Avec Le boulevard périphérique, Henry Bauchau s'éloigne de la mythologie. Le narrateur de cette histoire, où l'on comprend aisément qu'il s'agit de l'auteur, rend visite à sa belle-fille, Paule, hospitalisée pour un cancer dont on a peu d'espoir de la voir s'en sortir, même si on donne le change. Jour après jour, le narrateur emprunte les transports en commun, bus, métro ou la voiture pour lui apporter soutien et un peu d'espoir coûte que coûte. Ce chemin répété, ces portes du périphérique qu'il ne peut s'empêcher de compter inlassablement, font remonter les souvenirs de ses années de guerre, en Belgique, de son amitié avec Stéphane, celui qui lui a appris la montagne, à dépasser sa peur et sa fatigue et mort de façon énigmatique. Stéphane, un homme de l'acte, au charisme silencieux, un homme solaire que personne même son bourreau ne peut s'empêcher d'aimer. A la libération, le narrateur apprendra les conditions du décès de son ami et rencontrera également Shadow, le bourreau.

Même si le décor de cette histoire est gris, les sujets dès plus sombres : la mort, la disparition, les relations entre victime et bourreau, la vieillesse; l'auteur nous apporte pourtant une beauté lumineuse. Il se dégage de cette lecture une immense espérance dans la vie. Tout cela est écrit de façon magistrale, avec beaucoup de sensibilité, d'élégance, une puissance des mots, tout en retenue, dignité mais sans fausse pudeur. Tout ce que j’avais déjà trouvé dans mes précédentes lectures. Le lien entre les scènes du passé et celles du présent est très subtil, presque intuitif. Rien ne heurte l’écriture, la réflexion du narrateur, et par conséquent la lecture. On ne peut qu'être emporté par ces moments de profonde humanité décrite par l'auteur. Comme cet affrontement entre les villageois et la troupe de SS, protégé par ce mur de milliers de mères, femmes, épouses hurlant d'un seul cri venu des tripes contre la barbarie, la guerre, l'innommable. Mais il y en a tant d'autres au fil des pages.
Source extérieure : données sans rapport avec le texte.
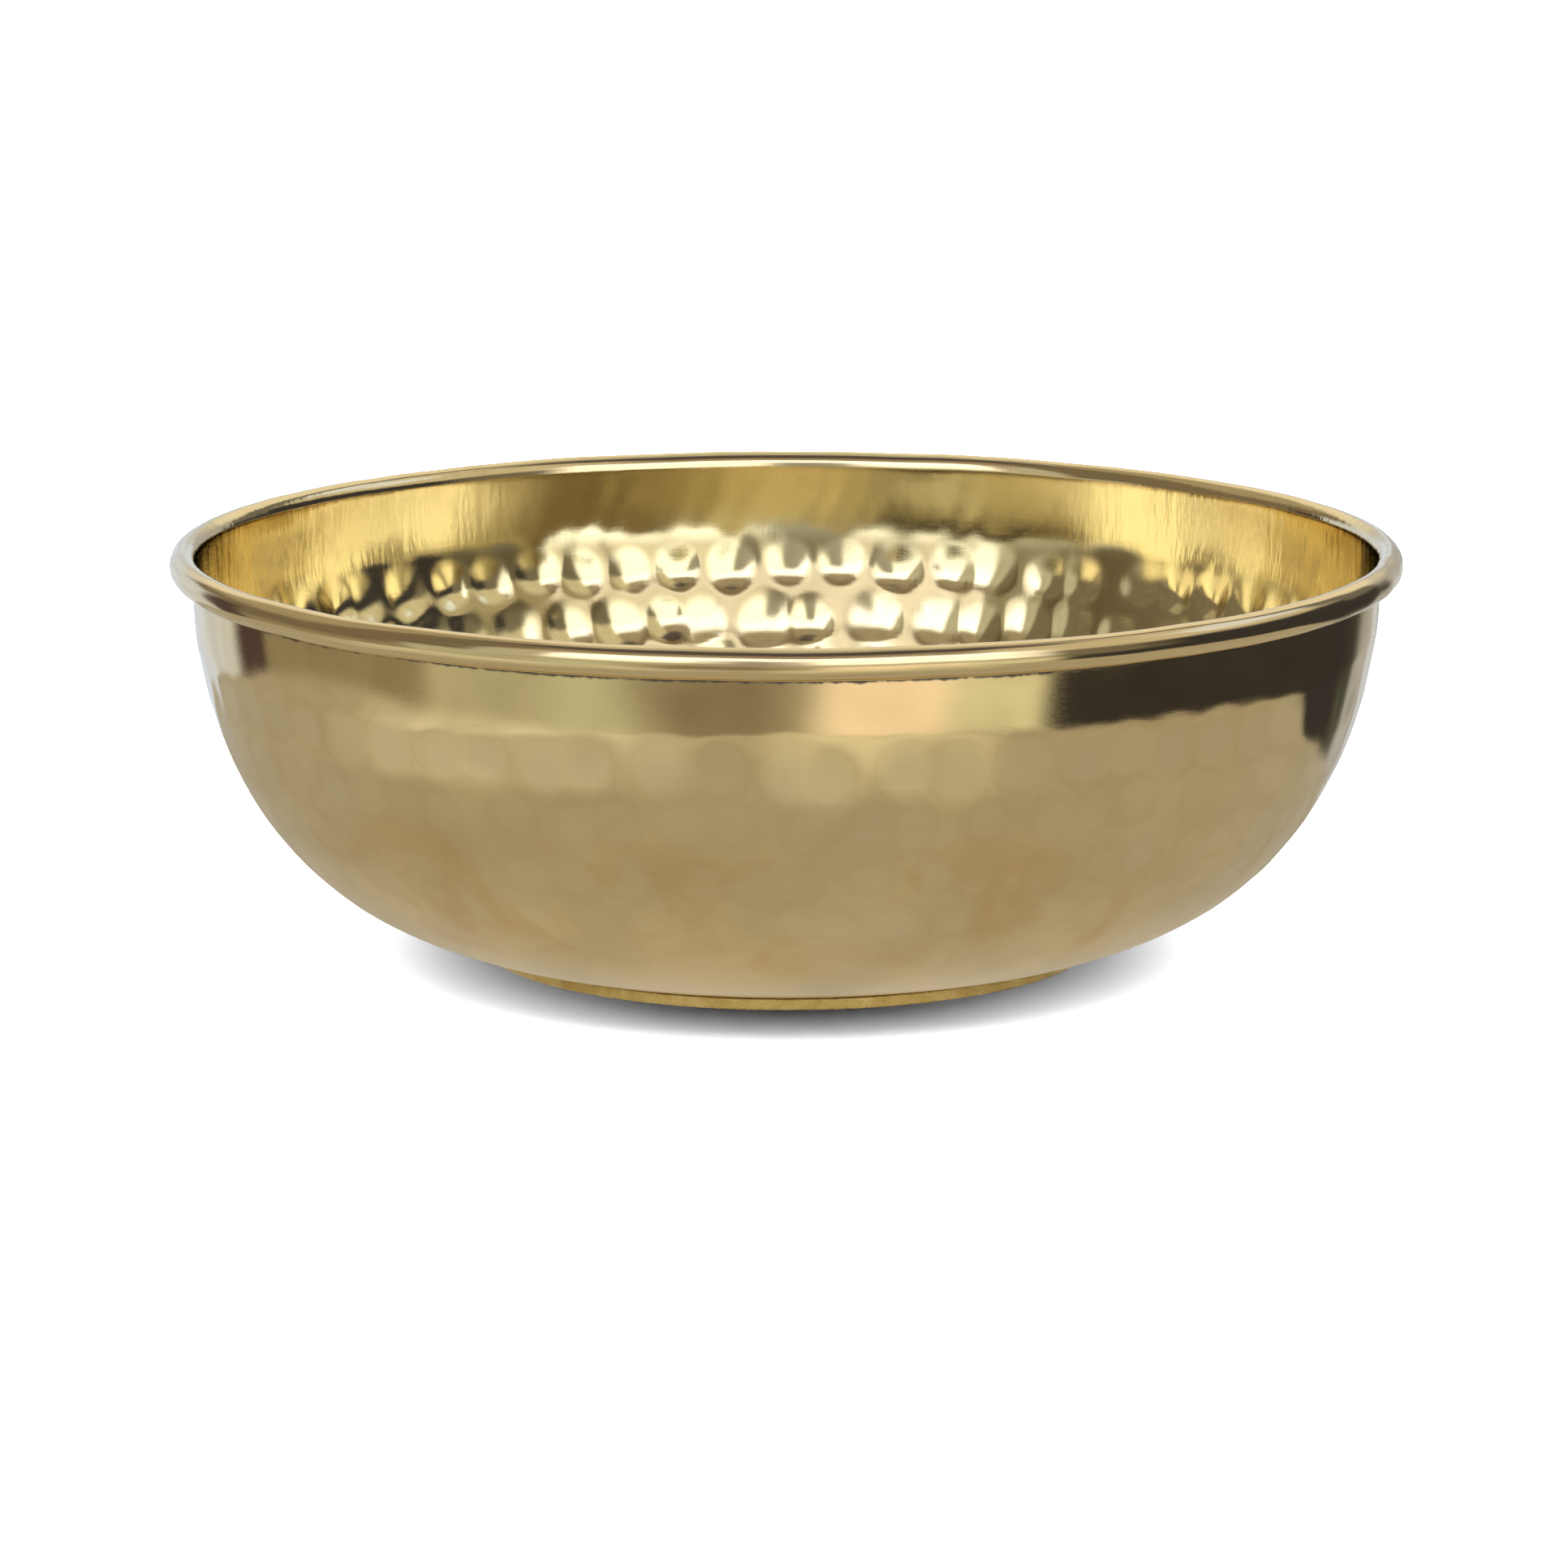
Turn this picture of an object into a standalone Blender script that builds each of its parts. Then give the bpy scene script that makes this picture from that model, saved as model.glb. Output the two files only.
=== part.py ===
"""Brass bowl with a wired edge and a ring foot. Metres, +Z up, axis on Z, standing on z = 0."""

import math

import bpy

OBJECT_NAME = "brass_bowl"

# Rolled edge
RIM_RADIUS = 0.1250  # outermost edge of the bead
BEAD_CENTRE_Z = 0.0801
BEAD_HALF_HEIGHT = 0.00315
CURL_END = math.radians(-118)  # where the raw end of the sheet stops, under the bead
WIRE_CLEARANCE = 0.00035  # all round the wire, inside the curl

# Bowl wall: a superellipse, vertical at the top, that runs out on a nearly flat base
SHEET = 0.0010
WALL_RADIUS = 0.12045
WALL_TOP_Z = 0.0768
WALL_DEPTH = 0.0779
RADIUS_POWER = 3.67
DEPTH_POWER = 2.07
BASE_Z = 0.0029
BASE_BLEND = 0.00066  # how gently the wall runs into the base

# Foot
FOOT_RADIUS = 0.0624
FOOT_WIDTH = 0.0030
FOOT_EDGE = 0.00035
FOOT_GAP = 0.00035  # between separate pieces
BRAZE_LEG = 0.0013
BRAZE_TIP = 0.00018

# Facets
AROUND = 96
WALL_STEPS = 15
CURL_STEPS = 11
WIRE_STEPS = 8
CORNER_STEPS = 2
BRAZE_STEPS = 3

BRASS = (0.62, 0.43, 0.16, 1.0)
FOOT_BRASS = (0.55, 0.37, 0.13, 1.0)
WIRE_BRASS = (0.50, 0.35, 0.15, 1.0)
BRAZE_BRASS = (0.66, 0.50, 0.26, 1.0)


def clear_scene():
    for obj in list(bpy.data.objects):
        bpy.data.objects.remove(obj, do_unlink=True)


def make_collection(name):
    collection = bpy.data.collections.new(name)
    bpy.context.scene.collection.children.link(collection)
    return collection


def make_metal(name, colour, roughness):
    material = bpy.data.materials.new(name)
    material.use_nodes = True
    shader = material.node_tree.nodes["Principled BSDF"]
    shader.inputs["Base Color"].default_value = colour
    shader.inputs["Metallic"].default_value = 1.0
    shader.inputs["Roughness"].default_value = roughness
    material.diffuse_color = colour
    return material


def turned(name, profile, closed, material, collection):
    """A solid of revolution: the profile is (radius, z) points, down its outer side."""
    count = len(profile)
    edges = [(i, i + 1) for i in range(count - 1)]
    if closed:
        edges.append((count - 1, 0))
    mesh = bpy.data.meshes.new(name)
    mesh.from_pydata([(r, 0.0, z) for r, z in profile], edges, [])
    mesh.materials.append(material)
    obj = bpy.data.objects.new(name, mesh)
    collection.objects.link(obj)
    screw = obj.modifiers.new("Turn", "SCREW")
    screw.axis = "Z"
    screw.angle = math.tau
    screw.steps = AROUND
    screw.render_steps = AROUND
    screw.use_merge_vertices = True
    screw.merge_threshold = 0.00001
    screw.use_smooth_shade = True
    return obj


def outer_wall(u):
    """The outside of the wall, from the base centre (u = 0) to the top (u = pi / 2)."""
    radius = WALL_RADIUS * math.sin(u) ** (2 / RADIUS_POWER)
    z = WALL_TOP_Z - WALL_DEPTH * max(math.cos(u), 0.0) ** (2 / DEPTH_POWER)
    lift = BASE_BLEND * math.log1p(math.exp((z - BASE_Z) / BASE_BLEND))
    return radius, BASE_Z + lift


def inner_wall(u):
    """The inside of the wall, one sheet thickness in along the normal."""
    nudge = 1e-4
    r0, z0 = outer_wall(max(u - nudge, 0.0))
    r1, z1 = outer_wall(min(u + nudge, math.pi / 2))
    length = math.hypot(r1 - r0, z1 - z0)
    radius, z = outer_wall(u)
    return radius - SHEET * (z1 - z0) / length, z + SHEET * (r1 - r0) / length


def wall_points(side):
    """Points on one side of the wall, with the first exactly on the axis."""
    points = [side(0.5 * math.pi * i / WALL_STEPS) for i in range(WALL_STEPS + 1)]
    return [(0.0, points[0][1])] + points[1:]


def bead_half_width():
    return 0.5 * (RIM_RADIUS - WALL_RADIUS + SHEET)


def bead_arc(inset, first, last, steps):
    """Points on the bead's oval section, at this depth under its outer surface."""
    across = bead_half_width() - inset
    up = BEAD_HALF_HEIGHT - inset
    centre = RIM_RADIUS - bead_half_width()
    turns = [first + (last - first) * i / steps for i in range(steps + 1)]
    return [
        (centre + across * math.cos(a), BEAD_CENTRE_Z + up * math.sin(a)) for a in turns
    ]


def shell_profile():
    """Up the inside, over and round the curl, back inside it, and down the outside."""
    curl = bead_arc(0.0, math.pi, CURL_END, CURL_STEPS)
    lining = bead_arc(SHEET, CURL_END, math.pi, CURL_STEPS)
    return wall_points(inner_wall) + curl + lining + wall_points(outer_wall)[::-1]


def wire_profile():
    """The round wire in the middle of the curl, clockwise from its inner side."""
    radius = bead_half_width() - SHEET - WIRE_CLEARANCE
    centre = RIM_RADIUS - bead_half_width()
    turns = [math.pi - math.tau * i / WIRE_STEPS for i in range(WIRE_STEPS)]
    return [
        (centre + radius * math.cos(a), BEAD_CENTRE_Z + radius * math.sin(a))
        for a in turns
    ]


def foot_profile():
    """A flat-bottomed band with eased edges, clockwise."""
    inner, outer = FOOT_RADIUS - FOOT_WIDTH + FOOT_EDGE, FOOT_RADIUS - FOOT_EDGE
    low, high = FOOT_EDGE, BASE_Z - FOOT_GAP - FOOT_EDGE
    corners = [
        (inner, high, math.pi),
        (outer, high, math.pi / 2),
        (outer, low, 0.0),
        (inner, low, -math.pi / 2),
    ]
    points = []
    for radius, z, start in corners:
        for i in range(CORNER_STEPS + 1):
            angle = start - 0.5 * math.pi * i / CORNER_STEPS
            points.append(
                (radius + FOOT_EDGE * math.cos(angle), z + FOOT_EDGE * math.sin(angle))
            )
    return points


def braze_profile():
    """A hollow-faced fillet in the corner between the band's inside and the base."""
    radius = FOOT_RADIUS - FOOT_WIDTH - FOOT_GAP
    z = BASE_Z - FOOT_GAP
    hollow = BRAZE_LEG - BRAZE_TIP
    points = [(radius - BRAZE_LEG, z), (radius, z), (radius, z - BRAZE_LEG)]
    for i in range(BRAZE_STEPS + 1):
        angle = 0.5 * math.pi * i / BRAZE_STEPS
        points.append(
            (
                radius - BRAZE_LEG + hollow * math.cos(angle),
                z - BRAZE_LEG + hollow * math.sin(angle),
            )
        )
    return points


def build():
    clear_scene()
    bowl = make_collection(OBJECT_NAME)
    shell_metal = make_metal("polished_brass", BRASS, 0.22)
    wire_metal = make_metal("wire_brass", WIRE_BRASS, 0.4)
    foot_metal = make_metal("filed_brass", FOOT_BRASS, 0.38)
    braze_metal = make_metal("braze_metal", BRAZE_BRASS, 0.45)
    turned("bowl_shell", shell_profile(), False, shell_metal, bowl)
    turned("rim_wire", wire_profile(), True, wire_metal, bowl)
    turned("foot_ring", foot_profile(), True, foot_metal, bowl)
    turned("foot_braze", braze_profile(), True, braze_metal, bowl)


build()
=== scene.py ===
"""Looks of a hammered brass bowl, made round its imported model. Metres, +Z up."""

import math

import bpy
import numpy as np
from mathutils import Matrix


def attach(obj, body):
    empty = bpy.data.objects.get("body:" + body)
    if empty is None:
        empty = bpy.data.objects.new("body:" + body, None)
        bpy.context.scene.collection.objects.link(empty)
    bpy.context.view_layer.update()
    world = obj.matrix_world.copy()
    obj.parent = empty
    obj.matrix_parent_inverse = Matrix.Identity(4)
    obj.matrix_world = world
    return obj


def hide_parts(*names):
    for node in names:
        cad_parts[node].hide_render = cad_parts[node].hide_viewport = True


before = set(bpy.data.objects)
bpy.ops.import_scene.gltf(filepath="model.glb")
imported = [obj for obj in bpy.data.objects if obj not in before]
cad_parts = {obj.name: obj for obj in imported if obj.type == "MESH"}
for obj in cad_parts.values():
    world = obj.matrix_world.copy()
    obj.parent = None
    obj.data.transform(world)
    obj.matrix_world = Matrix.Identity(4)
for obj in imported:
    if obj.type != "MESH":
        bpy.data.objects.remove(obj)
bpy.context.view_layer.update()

MM = 0.001

# ------------------------------------------------------------------ dimensions

SHEET = 1.0 * MM
WALL_RADIUS = 120.45 * MM
WALL_TOP_Z = 76.8 * MM
WALL_DEPTH = 77.9 * MM
RADIUS_POWER = 3.67
DEPTH_POWER = 2.07
BASE_Z = 2.9 * MM
BASE_BLEND = 0.66 * MM
RIM_RADIUS = 125.0 * MM
BEAD_CENTRE_Z = 80.1 * MM
BEAD_UP = 3.15 * MM
BEAD_ACROSS = 0.5 * (RIM_RADIUS - WALL_RADIUS + SHEET)
BEAD_CENTRE_R = RIM_RADIUS - BEAD_ACROSS
FOOT_RADIUS = 62.4 * MM
FOOT_WIDTH = 3.0 * MM

CURL_TURN = math.radians(307)  # how far the edge is rolled, from the inside over the top
CURL_STEPS = 24
LINING_STEPS = 6

AROUND = 640  # facets round the rim; the outside and the middle have fewer
DEGREES = 180 / math.pi

rng = np.random.default_rng(20)


# ------------------------------------------------------------------ outline


def outline_points(samples=6001):
    """The wall's outside, from the axis up to its vertical top."""
    u = np.linspace(0.0, 0.5 * math.pi, samples)
    radius = WALL_RADIUS * np.sin(u) ** (2 / RADIUS_POWER)
    z = WALL_TOP_Z - WALL_DEPTH * np.clip(np.cos(u), 0, 1) ** (2 / DEPTH_POWER)
    z = BASE_Z + BASE_BLEND * np.log1p(np.exp((z - BASE_Z) / BASE_BLEND))
    return radius, z


OUT_R, OUT_Z = outline_points()
OUT_S = np.concatenate([[0.0], np.cumsum(np.hypot(np.diff(OUT_R), np.diff(OUT_Z)))])
TOP_S = float(OUT_S[-1])
OUT_TR = np.gradient(OUT_R, OUT_S)
OUT_TZ = np.gradient(OUT_Z, OUT_S)


def at_s(s):
    """Radius, z and the normal's r and z on the wall's outside, s along it from the axis."""
    r, z = np.interp(s, OUT_S, OUT_R), np.interp(s, OUT_S, OUT_Z)
    tr, tz = np.interp(s, OUT_S, OUT_TR), np.interp(s, OUT_S, OUT_TZ)
    length = np.hypot(tr, tz)
    return r, z, tz / length, -tr / length


def s_at_z(z):
    """Distance along the wall's outside from the axis up to this height."""
    return float(np.interp(z, OUT_Z, OUT_S))


# ------------------------------------------------------------------ unevenness


def ring_noise(count, low, high, seed):
    """Smooth noise round a circle, about 1 in deviation, of low to high waves in a turn."""
    local = np.random.default_rng(seed)
    theta = np.arange(count) * math.tau / count
    waves = np.arange(low, high + 1)
    value = np.zeros(count)
    for k in waves:
        value += local.normal() * np.cos(k * theta + local.uniform(0, math.tau))
    return value / math.sqrt(0.5 * len(waves))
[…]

Henry Bauchau est âgé de 95 ans. Il offre là une histoire admirable.. j'espère peut être pas la dernière.

Dédale

Du même auteur : Œdipe sur la route, Antigone, La lumière d'Antigone, Déluge, Les vallées du bonheur profond, Le régiment noir

Extrait :

Ce que j'ai fait de mon enfance, je n'en sais rien, je l'ai perdue en partie, mais il en reste des traces effilochées à tous les buissons, à toutes les ronces de ma vie. Peut-être que quelque chose renaîtra, ce n'est pas mon affaire maintenant. Ce que je vois dans le regard, dans la souffrance de Shadow, c'est peut-être que Stéphane avait gardé sa légèreté d'enfance, n'ayant rien eu d'autre. Ayant sans doute accepté de n'avoir rien d'autre. Alors que Shadow est mort à son enfance, qu'il est tout entier adulte, dans la terrible pesanteur de cet état. Ce qui se croise dans nos regards, c'est notre double pesanteur braquée sur le passage aérien et ferme de Stéphane. Je perçois en même temps la pesanteur effrayante de Shadow. Une pesanteur satanique où tout est puissance, métaux, lourdes matières de l'esprit. Si je pèse peu c'est par rapport à la formidable concentration d'énergie et d'esprit et d'intelligence métallique de Shadow. Moi aussi, je pèse lourd avec ma cargaison d'espoirs, de désirs, d'amours en regard de la petite barque et de la grande voile blanche de Stéphane. Tous deux sont allés bien plus loin que moi dans la réalité, Shadow dans la pesanteur, dans la dure complexité du monde, Stéphane dans l’allègement, dans une allégresse blessée par la vie, dans un soulèvement de plante qui sort de la terre sans savoir encore s'il y a un soleil.